I don’t see any rational role for men in vacuum suits fooling around in EVA mode with a captured asteroid.
The hypothetical mission aims to capture an object with a mass of 500-tons. Objects that might seriously threaten Earth would have masses thousands of times greater. Seems unlikely perfecting any technology that would make sense for a 500-ton object would scale up a thousand times.

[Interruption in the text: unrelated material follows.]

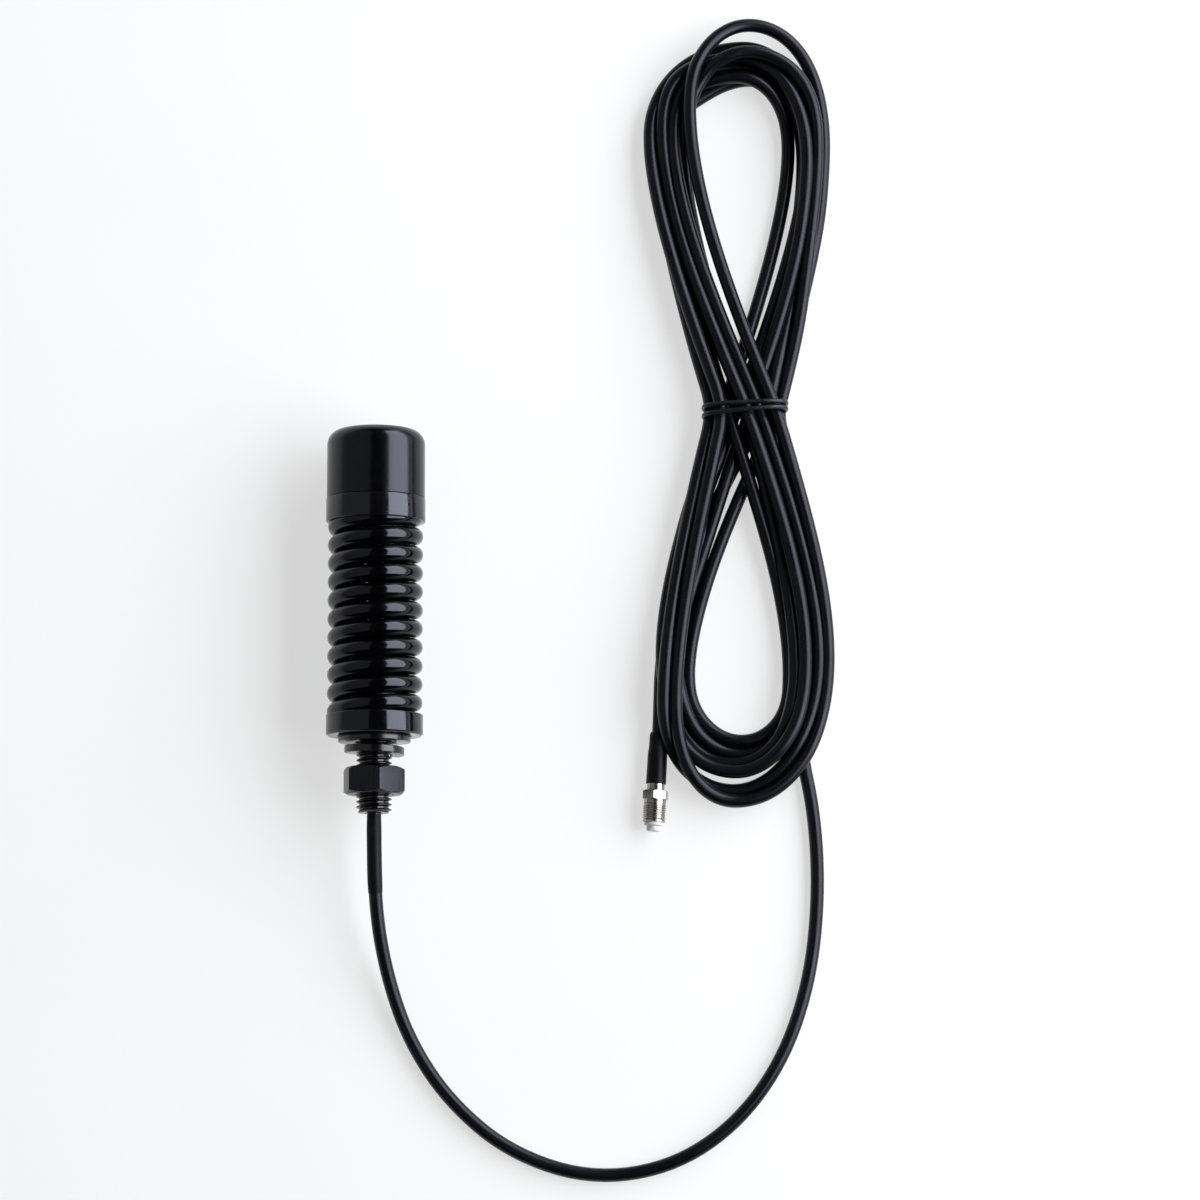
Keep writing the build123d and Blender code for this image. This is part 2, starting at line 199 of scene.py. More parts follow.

I concur with your observations. To me there are better ways for NASA to spend money that this hare-brained enterprise. The human factor shouldn’t even be part of the equation since robotic spacecraft controlled from the ground can do the job without us adding to the cost. If humans are going into Deep Space then we had better perfect propulsion systems and space habitats that get us to where we are going a lot faster and provide closed-environments that can truly sustain us while protecting us from the dangers outside. We aren’t even close to achieving such technology breakthroughs as of yet. Where is VASIMIR or NERVA or any of the propulsion alternatives that humans would need. For robots solar sails and ion propulsion will do just fine. Hardened machines don’t have to hurry. It is us soft humans that need a heck of a lot of protective baggage and the overhead for our space missions is extremely high. If I were NASA I’d be taking the money and putting it into building low-Earth assembly and new propulsion system testing on human space presence while leaving Deep Space to robots.